6. Ignoring Security and Compliance Requirements

The Pitfall:
Integrating Salesforce and Dynamics 365 involves sharing sensitive customer and financial data. Without proper security measures, businesses risk data breaches and non-compliance with industry regulations.

How to Avoid It:

·         Implement role-based access controls (RBAC) to limit data exposure.

·         Ensure compliance with GDPR, HIPAA, or other industry regulations.

·         Use data encryption and secure API authentication methods.

 

7. Lack of Ongoing Monitoring and Maintenance

The Pitfall:
Some businesses treat integration as a one-time project, failing to monitor system performance and update configurations over time. This can lead to sync failures, outdated workflows, and system bottlenecks.

How to Avoid It:

·         Set up automated monitoring tools to track data synchronization issues.

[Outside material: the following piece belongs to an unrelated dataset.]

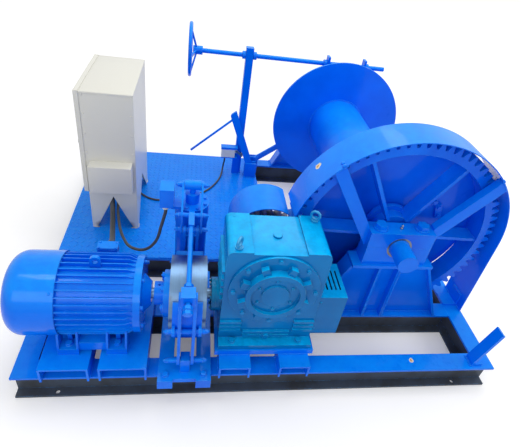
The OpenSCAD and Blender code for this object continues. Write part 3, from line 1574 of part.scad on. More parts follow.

·         Regularly review integration logs and error reports.

·         Plan for continuous updates as new Salesforce and Dynamics 365 features roll out.

 

8. Underestimating Customization Complexity

The Pitfall:
Salesforce and Dynamics 365 are both highly customizable platforms. Trying to force-fit custom fields, workflows, or automation can lead to unexpected errors and technical debt.

How to Avoid It:

·         Prioritize out-of-the-box integration features before opting for deep customization.

·         Engage experienced consultants to design a scalable integration architecture.

·         Test custom workflows in a sandbox environment before deploying them.

 

Final Thoughts

Integrating Salesforce with Microsoft Dynamics 365 can unlock significant benefits, but only if done strategically. By avoiding these common pitfalls, businesses can ensure seamless data synchronization, improved efficiency, and a unified customer experience.